Records that describe objects:
>> START

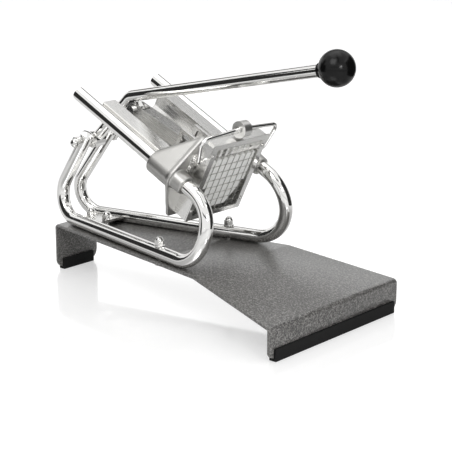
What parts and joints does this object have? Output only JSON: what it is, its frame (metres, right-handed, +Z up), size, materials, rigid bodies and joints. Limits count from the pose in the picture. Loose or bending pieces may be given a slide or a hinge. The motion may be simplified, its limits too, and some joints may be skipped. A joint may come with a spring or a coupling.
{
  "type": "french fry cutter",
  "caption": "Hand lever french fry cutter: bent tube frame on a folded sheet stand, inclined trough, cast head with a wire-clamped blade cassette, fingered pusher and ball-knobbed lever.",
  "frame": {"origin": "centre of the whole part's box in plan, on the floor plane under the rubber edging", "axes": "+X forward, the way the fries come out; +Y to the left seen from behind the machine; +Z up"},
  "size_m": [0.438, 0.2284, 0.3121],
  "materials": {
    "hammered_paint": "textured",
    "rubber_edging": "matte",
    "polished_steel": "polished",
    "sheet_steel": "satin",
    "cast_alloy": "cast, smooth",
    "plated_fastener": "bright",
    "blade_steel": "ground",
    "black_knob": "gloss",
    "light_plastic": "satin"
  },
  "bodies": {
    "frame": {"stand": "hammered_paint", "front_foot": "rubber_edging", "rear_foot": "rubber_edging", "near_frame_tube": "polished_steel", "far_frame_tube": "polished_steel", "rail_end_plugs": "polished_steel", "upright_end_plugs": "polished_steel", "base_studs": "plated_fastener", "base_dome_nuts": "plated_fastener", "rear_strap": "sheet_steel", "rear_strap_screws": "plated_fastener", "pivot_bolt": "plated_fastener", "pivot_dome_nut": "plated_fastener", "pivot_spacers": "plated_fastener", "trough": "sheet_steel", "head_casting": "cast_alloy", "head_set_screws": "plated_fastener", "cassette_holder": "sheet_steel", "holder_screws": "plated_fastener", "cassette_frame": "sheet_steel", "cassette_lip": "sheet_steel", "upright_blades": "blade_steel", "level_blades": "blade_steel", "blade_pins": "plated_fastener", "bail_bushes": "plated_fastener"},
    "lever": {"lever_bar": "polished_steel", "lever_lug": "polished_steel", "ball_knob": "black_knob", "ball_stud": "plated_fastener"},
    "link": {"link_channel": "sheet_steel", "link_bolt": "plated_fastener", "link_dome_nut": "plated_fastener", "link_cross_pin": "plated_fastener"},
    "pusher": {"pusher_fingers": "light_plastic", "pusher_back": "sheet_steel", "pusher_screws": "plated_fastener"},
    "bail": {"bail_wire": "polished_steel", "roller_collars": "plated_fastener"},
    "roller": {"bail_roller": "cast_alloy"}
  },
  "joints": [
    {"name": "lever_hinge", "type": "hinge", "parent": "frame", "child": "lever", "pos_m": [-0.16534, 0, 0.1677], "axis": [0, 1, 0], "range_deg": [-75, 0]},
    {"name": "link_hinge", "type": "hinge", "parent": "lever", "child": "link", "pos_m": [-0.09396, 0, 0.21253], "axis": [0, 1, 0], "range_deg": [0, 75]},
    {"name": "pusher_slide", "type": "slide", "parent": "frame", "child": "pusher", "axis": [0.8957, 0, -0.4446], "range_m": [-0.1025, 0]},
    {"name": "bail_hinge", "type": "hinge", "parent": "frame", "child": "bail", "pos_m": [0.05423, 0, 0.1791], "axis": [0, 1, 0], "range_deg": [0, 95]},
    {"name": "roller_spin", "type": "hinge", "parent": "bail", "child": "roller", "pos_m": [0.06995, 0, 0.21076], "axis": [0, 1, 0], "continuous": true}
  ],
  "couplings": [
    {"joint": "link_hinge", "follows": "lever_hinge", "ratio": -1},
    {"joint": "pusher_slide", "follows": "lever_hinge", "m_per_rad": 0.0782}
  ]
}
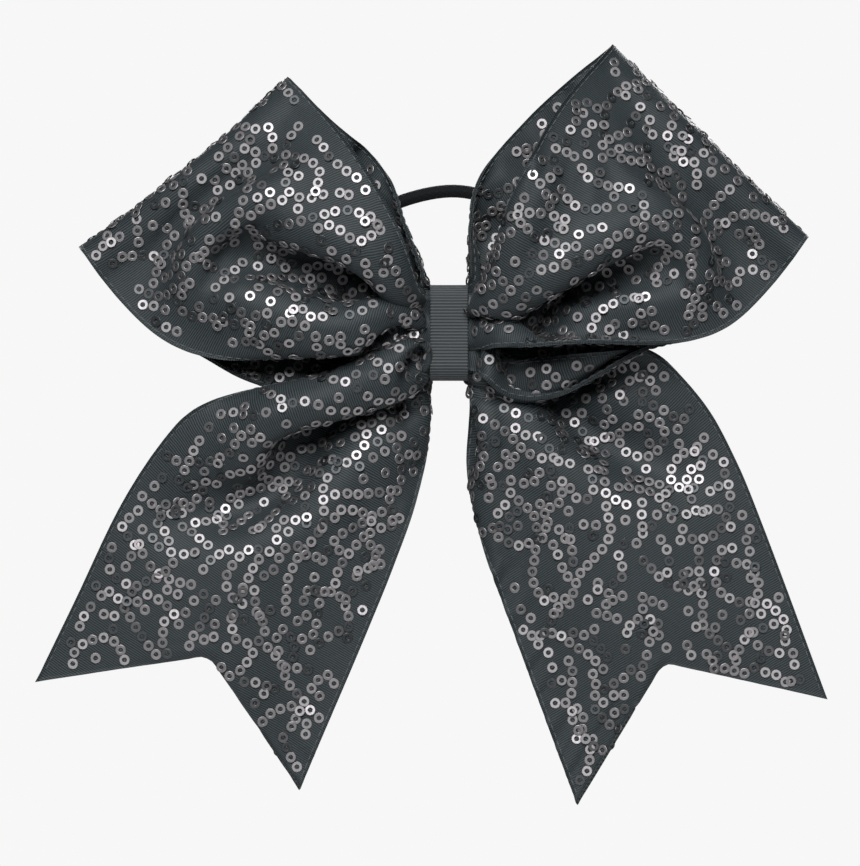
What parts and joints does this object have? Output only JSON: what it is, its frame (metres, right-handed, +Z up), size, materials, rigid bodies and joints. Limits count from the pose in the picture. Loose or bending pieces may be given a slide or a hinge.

>> END

→ **Exercise details**: Emit the records above again, exactly, with no line skipped.

→ **Exercise response**:
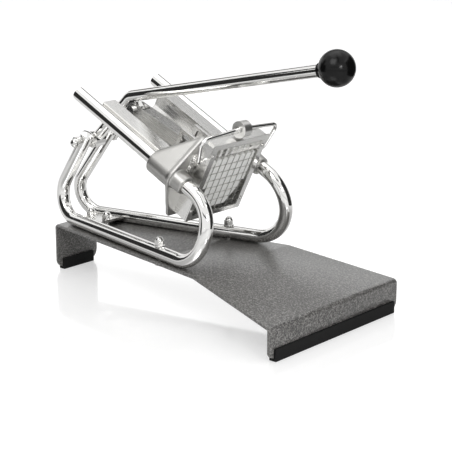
What parts and joints does this object have? Output only JSON: what it is, its frame (metres, right-handed, +Z up), size, materials, rigid bodies and joints. Limits count from the pose in the picture. Loose or bending pieces may be given a slide or a hinge. The motion may be simplified, its limits too, and some joints may be skipped. A joint may come with a spring or a coupling.
{
  "type": "french fry cutter",
  "caption": "Hand lever french fry cutter: bent tube frame on a folded sheet stand, inclined trough, cast head with a wire-clamped blade cassette, fingered pusher and ball-knobbed lever.",
  "frame": {"origin": "centre of the whole part's box in plan, on the floor plane under the rubber edging", "axes": "+X forward, the way the fries come out; +Y to the left seen from behind the machine; +Z up"},
  "size_m": [0.438, 0.2284, 0.3121],
  "materials": {
    "hammered_paint": "textured",
    "rubber_edging": "matte",
    "polished_steel": "polished",
    "sheet_steel": "satin",
    "cast_alloy": "cast, smooth",
    "plated_fastener": "bright",
    "blade_steel": "ground",
    "black_knob": "gloss",
    "light_plastic": "satin"
  },
  "bodies": {
    "frame": {"stand": "hammered_paint", "front_foot": "rubber_edging", "rear_foot": "rubber_edging", "near_frame_tube": "polished_steel", "far_frame_tube": "polished_steel", "rail_end_plugs": "polished_steel", "upright_end_plugs": "polished_steel", "base_studs": "plated_fastener", "base_dome_nuts": "plated_fastener", "rear_strap": "sheet_steel", "rear_strap_screws": "plated_fastener", "pivot_bolt": "plated_fastener", "pivot_dome_nut": "plated_fastener", "pivot_spacers": "plated_fastener", "trough": "sheet_steel", "head_casting": "cast_alloy", "head_set_screws": "plated_fastener", "cassette_holder": "sheet_steel", "holder_screws": "plated_fastener", "cassette_frame": "sheet_steel", "cassette_lip": "sheet_steel", "upright_blades": "blade_steel", "level_blades": "blade_steel", "blade_pins": "plated_fastener", "bail_bushes": "plated_fastener"},
    "lever": {"lever_bar": "polished_steel", "lever_lug": "polished_steel", "ball_knob": "black_knob", "ball_stud": "plated_fastener"},
    "link": {"link_channel": "sheet_steel", "link_bolt": "plated_fastener", "link_dome_nut": "plated_fastener", "link_cross_pin": "plated_fastener"},
    "pusher": {"pusher_fingers": "light_plastic", "pusher_back": "sheet_steel", "pusher_screws": "plated_fastener"},
    "bail": {"bail_wire": "polished_steel", "roller_collars": "plated_fastener"},
    "roller": {"bail_roller": "cast_alloy"}
  },
  "joints": [
    {"name": "lever_hinge", "type": "hinge", "parent": "frame", "child": "lever", "pos_m": [-0.16534, 0, 0.1677], "axis": [0, 1, 0], "range_deg": [-75, 0]},
    {"name": "link_hinge", "type": "hinge", "parent": "lever", "child": "link", "pos_m": [-0.09396, 0, 0.21253], "axis": [0, 1, 0], "range_deg": [0, 75]},
    {"name": "pusher_slide", "type": "slide", "parent": "frame", "child": "pusher", "axis": [0.8957, 0, -0.4446], "range_m": [-0.1025, 0]},
    {"name": "bail_hinge", "type": "hinge", "parent": "frame", "child": "bail", "pos_m": [0.05423, 0, 0.1791], "axis": [0, 1, 0], "range_deg": [0, 95]},
    {"name": "roller_spin", "type": "hinge", "parent": "bail", "child": "roller", "pos_m": [0.06995, 0, 0.21076], "axis": [0, 1, 0], "continuous": true}
  ],
  "couplings": [
    {"joint": "link_hinge", "follows": "lever_hinge", "ratio": -1},
    {"joint": "pusher_slide", "follows": "lever_hinge", "m_per_rad": 0.0782}
  ]
}
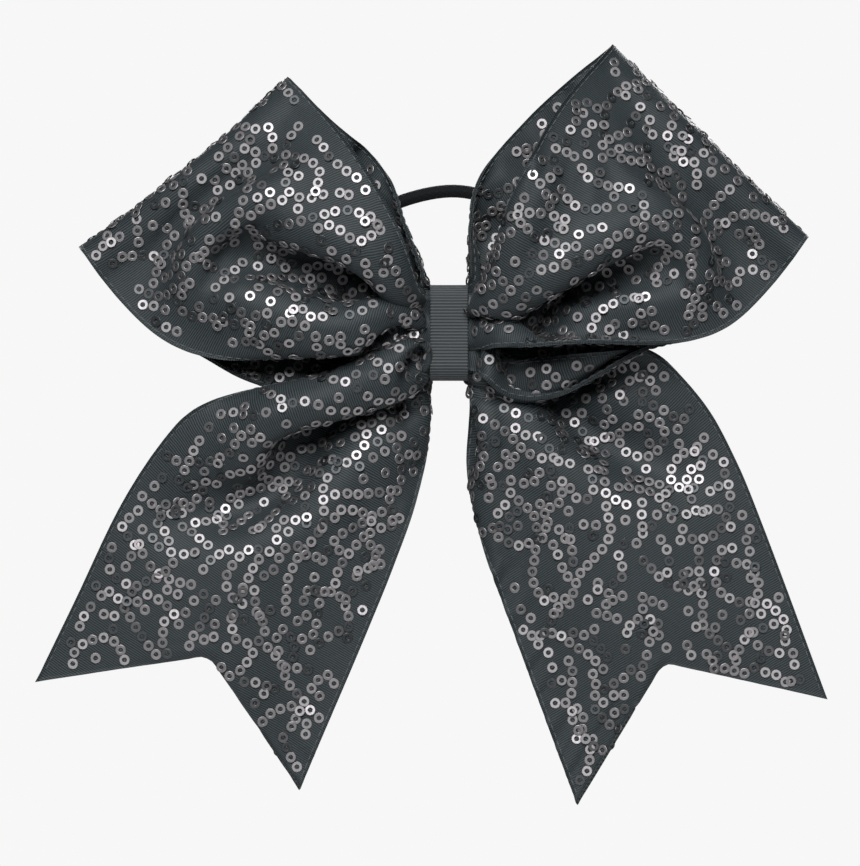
What parts and joints does this object have? Output only JSON: what it is, its frame (metres, right-handed, +Z up), size, materials, rigid bodies and joints. Limits count from the pose in the picture. Loose or bending pieces may be given a slide or a hinge.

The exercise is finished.